Konteks selanjutnya tentang cinta-kasih dalam keislaman, adalah melindungi mereka non-muslim pada saat natal. Islam mengenal istilah amaliah yang berpijak pada hukum karma. Kita berbuat baik seperti menjaga keamanan nonmuslim saat ibadah, maka kita sama-halnya telah berbuat baik kepada diri kita sendiri dan agama, begitu juga sebaliknya. Seperti di dalam (Qs. Al-Isra’:7) “Jika berbuat baik, (berarti) kamu telah berbuat baik untuk dirimu. Jika kamu berbuat jahat, maka (kerugian dari kejahatan) itu akan kembali pada dirimu sendiri”.
Aturan pasti di dalam Islam itu selalu membawa maslahat dan manfaat. Dua entitas nilai ini secara representatif adalah bentuk dari cinta-kasih itu. Sebagaimana, kita tidak boleh berbuat onar, mengganggu pelaksanaan ibadah umat agama lain dan apalagi mengacaukannya. Karena mereka tidak memerangi umat Islam dan tidak mengusir dari tanah air, dijelaskan dalam (Qs. Al-Mumtahanah:8-9).
Cinta-kasih di dalam Islam diwujudkan dalam tanggung jawab moral sebagai umat Islam. Kita dilarang, mengganggu, merusak apalagi menzhalimi umat agama lain di tempat ibadah mereka. Termaktub dalam (Qs. Al-Baqarah:114) “Lalu, siapakah yang tepat dianggap lebih zhalim dari pada orang-orang yang berusaha melarang dan menghalang-halangi disebutnya nama Tuhan di tempat-tempat peribadatan serta berusaha menghancurkan tempat-tempat tersebut. Padahal, mereka tidak berhak memasuki kecuali dalam keadaan takut kepada Tuhan”.
Kezhaliman itu sebagai sesuatu yang dilaknat oleh Tuhan di dalam Islam. Cinta-kasih di dalam Islam cenderung menyelamatkan jiwa manusia. Ditekankan dalam (Qs. Al-Hud:18) “Ingatlah, laknat Allah (ditimpakan) kepada orang yang zhalim”. Ini merupakan pancaran cinta-kasih dalam konteks tanggung-jawab moral atas kehidupan sosial dan kemanusiaan. Karena perbedaan agama telah menjadi kehendak-Nya yang harus dijaga (Qs. Al-Kafirun:6) “lakum dinukum waliyadin”.
Terakhir, adalah menjaga hubungan kemanusiaan antar umat beragama melalui (kerekatan sosial) yang diekspresikan saling mengucapkan selamat keagamaan. Ucapan selamat natal bukan merusak iman seseorang. Melainkan mengacu kepada prinsip iman untuk melahirkan rasa aman agar tidak saling berpecah-belah dengan mengikat kebersamaan di tengah perbedaan.

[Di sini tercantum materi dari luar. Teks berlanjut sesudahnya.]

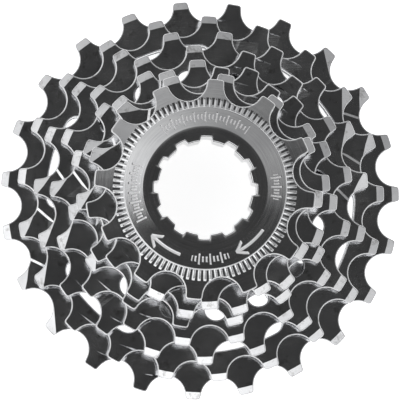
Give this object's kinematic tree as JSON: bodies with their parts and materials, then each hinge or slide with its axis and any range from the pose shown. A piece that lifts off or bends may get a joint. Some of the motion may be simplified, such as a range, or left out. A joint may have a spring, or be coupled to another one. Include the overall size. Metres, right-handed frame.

Perbedaan agama merupakan hal yang sering menjadi faktor perpecahan. Karena, perpecahan kerap disinyalir oleh kurangnya saling memahami, penuh curiga. Maka, ucapan selamat keagamaan dasarnya adalah cinta. Sebagai nilai kontradiktif dari tindakan berbuat kerusakan seperti melakukan aksi teror.
Islam menebar cinta-kasih dalam setiap aturan-Nya untuk tidak berbuat kerusakan. Karena ini adalah hakikat kebenaran Islam. Seperti di dalam (Qs. Al-A’raf:56) “Janganlah kamu berbuat kerusakan di bumi setelah diatur dengan baik. Berdoalah kepada-Nya dengan rasa takut dan penuh harapan. Sesungguhnya rahmat Allah sangat dekat dengan orang-orang yang berbuat baik”.